Суждения Липранди были остры и метки, рассказы живы и содержательны. Равнодушный к поэзии, он вполне оценил незаурядность и ум Пушкина и охотно с ним беседовал. «Александр Сергеевич, — вспоминал Липранди, — всегда восхищался подвигом, в котором жизнь ставилась, как он выражался, на карту. Он с особенным вниманием слушал рассказы о военных эпизодах; лицо его краснело и изображало жадность узнать какой-либо особенный случай самоотвержения; глаза его блестели и вдруг часто он задумывался».
В Кишинёве Липранди приняли в свой круг члены Тайного общества. Он сочувствовал им, разделял их мысли. «Он мне добрый приятель и (верная порука за честь и ум) не любим нашим правительством и в свою очередь не любит его», — писал Пушкин Вяземскому. Трудно было поверить, что пройдёт много лет и Липранди займётся политическим сыском в российском Министерстве внутренних дел, возглавит слежку за членами кружка Петрашевского и уловит их в свои сети…
Ещё ближе, чем с Липранди, Пушкин сошёлся с майором Владимиром Федосеевичем Раевским, дальним родственником прославленного генерала. Липранди был приятель, Раевский — друг. «В Кишинёве я был дружен с майором Раевским», — писал позднее Пушкин.
Владимир Раевский появился в Кишинёве весною 1821 года. Он принадлежал к тому поколению молодых офицеров, которые называли себя «детьми 1812 года». Был он храбр и умён, прям и честен, заядлый спорщик и к тому же поэт. В Кишинёв привели его военная судьба и вольнодумство. Вернувшись в Россию из заграничного похода, Раевский подал в отставку. Он возмущался аракчеевщиной и всем, что видел вокруг.
В отличие от Липранди, человека честолюбивого и способного на компромиссы, Раевский был не из тех, кто изменяет себе. Недовольство Липранди проистекало главным образом от личной обиды. Он считал себя обойдённым, несправедливо униженным.
Недовольство Раевского было иного толка. Лично для себя он ничего не хотел — недаром Пушкин прозвал его «наш спартанец». Раевский страдал за отечество. И это привело его в Тайное общество. Его приняли в Тульчине, куда он заехал за очередным назначением, вернувшись в армию по настоянию отца. Его отправили к Орлову. «Мы посылаем тебе Раевского, — писал Орлову из Тульчина генерал Фонвизин, тоже член Общества, — которого ты знаешь уже по слухам».
Слухи были добрые, и в Тульчине рассудили, что решительный и деятельный капитан Раевский будет как нельзя более кстати решительному и деятельному генералу Орлову.
Сначала Раевский служил в Аккермане, затем Орлов перевёл его в Кишинёв, назначил своим адъютантом и начальником дивизионной школы.

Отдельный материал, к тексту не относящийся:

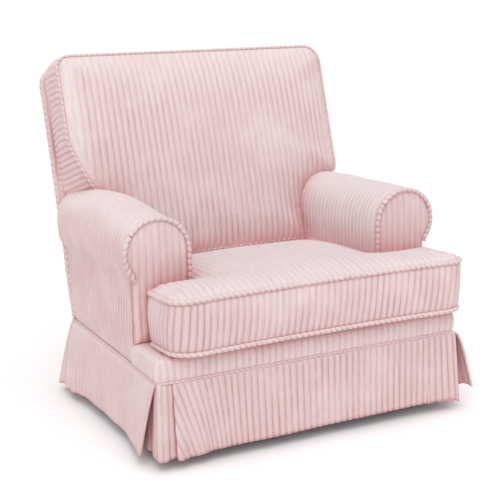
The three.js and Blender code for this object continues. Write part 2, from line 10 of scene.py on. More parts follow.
import bmesh
import bpy
import numpy as np
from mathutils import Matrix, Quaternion, Vector
from mathutils.kdtree import KDTree


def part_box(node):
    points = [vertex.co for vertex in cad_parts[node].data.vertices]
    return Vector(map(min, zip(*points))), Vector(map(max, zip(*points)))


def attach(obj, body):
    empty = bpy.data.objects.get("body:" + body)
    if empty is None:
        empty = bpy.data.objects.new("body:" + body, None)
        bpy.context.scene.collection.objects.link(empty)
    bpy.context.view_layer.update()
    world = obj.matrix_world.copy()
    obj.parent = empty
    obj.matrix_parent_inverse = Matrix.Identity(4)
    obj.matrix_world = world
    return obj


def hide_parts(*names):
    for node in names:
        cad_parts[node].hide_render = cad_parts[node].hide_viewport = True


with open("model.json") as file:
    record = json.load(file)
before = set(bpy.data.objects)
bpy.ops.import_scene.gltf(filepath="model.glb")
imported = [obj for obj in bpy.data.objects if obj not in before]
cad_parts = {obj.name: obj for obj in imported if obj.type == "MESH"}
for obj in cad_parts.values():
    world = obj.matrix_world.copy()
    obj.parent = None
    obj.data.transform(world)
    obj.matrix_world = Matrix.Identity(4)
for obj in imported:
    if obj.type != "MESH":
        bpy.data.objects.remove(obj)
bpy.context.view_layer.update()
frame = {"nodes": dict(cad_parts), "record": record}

MM = 0.001

# ---- the cloth -----------------------------------------------------------------------------------
WALE = 18.7 * MM  # from one wale to the next
WALE_RISE = 2.9 * MM  # crest above groove
STEPS = 6  # grid columns across one wale
COLUMN = WALE / STEPS
PIPING_R = 6.2 * MM
SEAM_R = 3.4 * MM
BEAD = 16.5 * MM  # from one bead of the piping to the next
SHEET_THICK = 3.5 * MM  # a skirt panel and its lining

# ---- the bag that a cushion is blown up in -------------------------------------------------------
BAG_GRID = 13 * MM  # the size of its faces
BAG_FRAMES = 20
BAG_PRESSURE = 4
BAG_STRETCH = 15  # stiffness along the cloth
BAG_BEND = 0.6  # stiffness against folding
BAG_MASS = 0.3
BAG_REACH = 9 * MM  # the most that a point of the cushion moves
SEAM_HOLD = 15 * MM  # the cloth this near a welt is held by it

# ---- places that the chair's pieces share --------------------------------------------------------
SEAT_TILT = math.radians(3.5)
BACK_TILT = math.radians(17)
SEAT_HIGH = 136 * MM
BACK_DEEP = 118 * MM
FRAME_DEEP = 48 * MM
ROLL_R = 87 * MM
STEM = 281 * MM  # half the width of either cushion between the arms

seat_low, seat_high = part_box("seat_cushion")
arm_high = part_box("arm_cover_right")[1]
panel_low, panel_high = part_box("arm_front_panel_right")
back_low, back_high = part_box("outside_back")
pillow_low, pillow_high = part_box("back_cushion")
border_low, border_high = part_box("front_border")

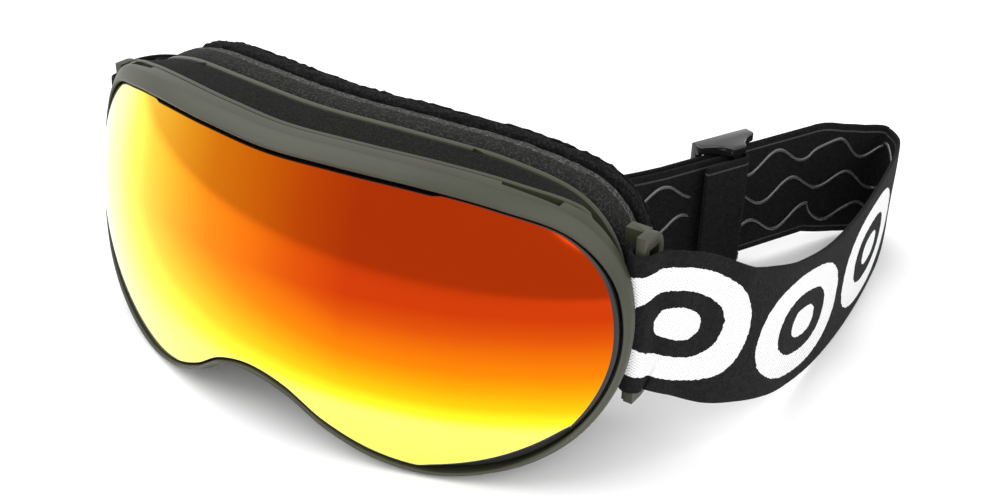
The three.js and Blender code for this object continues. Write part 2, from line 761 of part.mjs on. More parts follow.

Узнав о предстоящем переезде в Кишинёв, Раевский написал Охотникову: «Буде можно, похлопочи мне о квартире недалеко от школы и от тебя».
Охотников просьбу выполнил, снял для Раевского квартиру в доме штабс-капитанши Драгуновой, по первому мужу — Кешко. Её дом был известен в городе как «дом Кешко». Он стоял на Каушанской улице вблизи от Ланкастерской, где была школа.
Раевский с Пушкиным встречались у Орлова, у Липранди и в доме Кешко.
«Пушкин, — вспоминал Владимир Федосеевич, — …искал сближения со мною и вскоре был в самых искренних, дружеских отношениях». Их сближали и поэзия и образ мыслей.
— Дворянство русское, — говорил Раевский, — погрязшее в роскоши, в разврате, бездействии и самовластии, не требует перемен, с ужасом смотрит на необходимость потерять тираническое владычество над несчастными поселянами. Граждане! Тут не слабые меры нужны, но решительный и внезапный удар!
Пушкин думал так же. «Наместник ездил сегодня на охоту с ружьём и собакою. В отсутствие его накрыт был стол для домашних, за которым и я обедал с Пушкиным, — записал в своём дневнике Долгоруков. — Сей последний, видя себя на просторе, начал с любимого своего текста о правительстве в России. Охота взяла переводчика Смирнова спорить с ним, и чем более он опровергал его, тем более Пушкин разгорался, бесился и выходил из терпения. Наконец полетели ругательства на все сословия. Штатские чиновники подлецы и воры, генералы скоты большею частию, один класс земледельцев почтенный. На дворян русских особенно нападал Пушкин. Их надобно всех повесить, а если б это было, то он с удовольствием затягивал бы петли».